D3D9 does a fine job for that (provided you have drivers installed, and DX9 runtime installed – which comes included in XP SP2 and upwards). OpenGL 2.1 and earlier would do a fine job for that, provided it would “actually work” (see above).

If GL 3.0 would be as was originally promised – almost new API, shader model 2.0+ hardware, it would be sort of fine. In our case, that would mean writing and supporting two renderers – “old GL” and “new GL”, where old one would be used on old hardware or old platforms where “new GL” is not available. If the new runtime were much leaner, much more stable and generally nicer, this would not be a big problem.

With actual GL 3.0, in theory one does not have to write two renderers. Minimum hardware level for GL 3.0 is shader model 4+ though. So to support both old hardware/platforms and new hardware/platforms, quite a lot of duplication has to be done. Especially if you intend to go towards proposed “future GL path”, i.e. start dropping deprecated functionality from the codebase. At which point you’ll probably write two separate renderers already. So we’re back to where original GL 3.0 would have been, just without any extra niceness/stability/leanness right now.

Oh, and look at vendor announcements from 2008 OpenGL BOF. NVIDIA: we have almost full drivers now. AMD: we’re committed to having drivers. Intel: look for GL 3.0 on future platforms. In other words, looks like current Intel’s cards won’t ever have GL 3.0 drivers. And in our target market, Intel has the majority of cards.
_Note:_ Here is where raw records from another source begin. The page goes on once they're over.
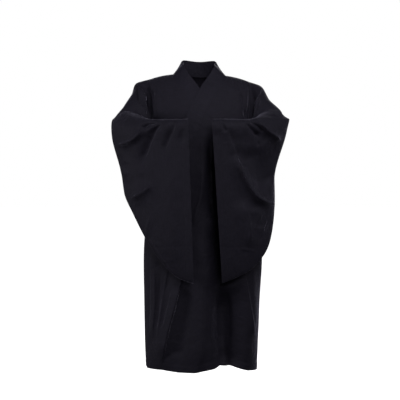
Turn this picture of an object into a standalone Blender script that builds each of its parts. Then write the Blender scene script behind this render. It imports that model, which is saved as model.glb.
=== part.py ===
"""Buddhist monk robe: a long black wrap robe with wide hanging sleeves and a
standing collar band, in the hollow form it takes with the hands held together.

The robe is cut the traditional way, with no shoulder seam: each half runs from
the front hem over the shoulder to the back hem. Metres, +Z up, the front faces
-Y. The origin is the middle of the neck at the height of the shoulders, where
the wearer holds the robe. "Left" and "right" are the wearer's: the wearer's
left is +X.
"""

import math

import bmesh
import bpy
import numpy as np

# ---- driving sizes -------------------------------------------------------
WALL = 0.0022  # cloth wall of the body and sleeves
BAND_WALL = 0.0030  # the band is the same cloth folded into several layers
SEAM_GAP = 0.0019  # between the edges of two pieces that are sewn together
ARMHOLE_GAP = 0.0023  # the same at the armhole, where the walls meet at a slant
ROUNDNESS = 2.4  # exponent of the body's oval sections: 2 is an ellipse
BAND_WIDTH = 0.066
BAND_GAP = 0.0018  # between it and the edge that it is sewn to
LAP = 0.005  # the outer front stands this far out of the body's form
TUCK = 0.018  # the inner front lies this far inside the body's form
TUCK_TOP, TUCK_FULL = -0.15, -0.28  # heights between which it goes inside
OUTER_END = math.radians(70)  # the outer front ends just before the side seam
INNER_END = math.radians(58)
INNER_HEM_RISE = 0.012
SHOULDER_TILT = 0.025  # the left shoulder is a little lower than the right
BAND_SLOPE = 0.50  # metres sideways for each metre down, below the crossing

FRONT, BACK = -1, 1
LEFT, RIGHT = 1, -1

# ---- the body's level sections, from the crest of the shoulder to the hem --
# edge: how much of the depth is left at the side, where the armhole is cut
# drop: how much lower the section is at its side than in the middle
LEVEL_COLUMNS = (
    "front_z", "back_z", "half_width", "front", "back", "edge", "drop", "centre",
)
LEVELS = {
    "crest":    (0.013, 0.013, 0.216, 0.000, 0.000, 1.00, 0.028, -0.005),
    "slope":    (0.005, 0.012, 0.216, 0.034, 0.032, 0.80, 0.028, -0.005),
    "neck":     (-0.023, 0.006, 0.216, 0.068, 0.062, 0.66, 0.027, -0.005),
    "yoke":     (-0.073, -0.038, 0.216, 0.098, 0.090, 0.56, 0.020, -0.004),
    "chest":    (-0.150, -0.130, 0.214, 0.122, 0.110, 0.46, 0.008, -0.002),
    "bust":     (-0.245, -0.240, 0.210, 0.133, 0.120, 0.30, 0.000, 0.000),
    "armpit":   (-0.335, -0.335, 0.206, 0.136, 0.124, 0.00, 0.000, 0.000),
    "waist":    (-0.500, -0.500, 0.222, 0.140, 0.130, 0.00, 0.000, 0.004),
    "hip":      (-0.740, -0.740, 0.260, 0.156, 0.146, 0.00, 0.000, 0.011),
    "knee":     (-1.000, -1.000, 0.254, 0.170, 0.157, 0.00, 0.000, 0.006),
    "hem":      (-1.280, -1.280, 0.245, 0.184, 0.170, 0.00, 0.000, 0.004),
}
CREST, NECK, ARMPIT, HEM = 0, 2, 6, 10  # places of those rows in the table

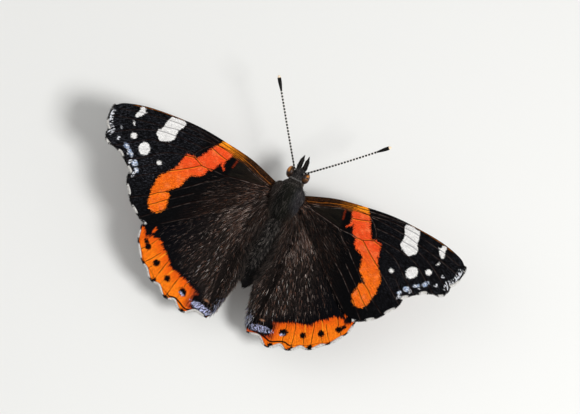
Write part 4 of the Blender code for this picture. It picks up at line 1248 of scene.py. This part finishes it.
def bodySurface(u, v):
    y, half, top, bottom, lean = alongPath(bodyRings, np.clip(u, 0, 1)).T
    turn = 2 * np.pi * v
    x = lean + half * np.sin(turn)
    z = (top + bottom) / 2 - (top - bottom) / 2 * np.cos(turn)
    return np.stack([x, y, z], axis=1)


def furColour(places):
    # the coat's colour at a place on the body, for the skin and the hair alike
    x, y, z = places.T
    order = np.argsort(bodyRings[:, 0])
    half, top, bottom = (np.interp(y, bodyRings[order, 0], bodyRings[order, axis]) for axis in (1, 2, 3))
    side = np.clip(np.abs(x) / np.maximum(half, 0.1), 0, 1.3)
    low = smoothStep((top + bottom) / 2 + 0.1 * (top - bottom) - z, 0.0, 0.9)
    c = {name: np.array(colour) for name, colour in bodyShades.items()}

    def over(under, colour, share):
        return under + (colour - under) * np.clip(share, 0, 1)[:, None]
    colour = np.tile(c["thorax"], (len(places), 1))
    colour = over(colour, c["night"], smoothStep(x, -0.3, 0.5) * smoothStep(y, -0.8, 0.6) * 0.6)
    colour = over(colour, c["flank"], smoothStep(side, 0.5, 0.9) * 0.9)
    # painted sheen: the right flank steel grey, lighter where light falls on it
    colour = over(colour, c["steel"], smoothStep(-x, 0.4, 2.2) * smoothStep(3.2 - y, 0.0, 1.8) * 0.7)
    colour = over(colour, c["collar"], smoothStep(-0.9 - y, 0.0, 0.7))
    colour = over(colour, c["head"], smoothStep(-2.5 - y, 0.0, 0.25))
    colour = over(colour, c["night"], np.exp(-((np.abs(x) - 0.62) ** 2 + (y + 3.55) ** 2) / 0.1) * (y < -2.5))
    colour = over(colour, c["abdomen"], smoothStep(y, 4.0, 5.6))
    colour = over(colour, c["night"], smoothStep(y, 11.5, 15.5) * 0.85)
    return over(colour, c["under"], low * 0.8 * smoothStep(18.2 - y, 0.0, 2.0))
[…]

That sounds very much like “just ignore whole GL 3.0 thing” plan to me.

Be nice

This is a point of far lesser importance than “actually work” and “support what is needed” ones. Having good tools (PIX, …), documentation, code examples etc. is nice. But not much more; being nicest API in the world does not do much if it does not actually work or does not support what you need. Even in this area, actual GL 3.0 is not nice – it’s full of redundancies and crap that goes 15 years back in history.

Summing it up

To me, GL 3.0 looks like a blunder. Instead of fixing the core problems, they just postponed that. Well, Keep up the good work!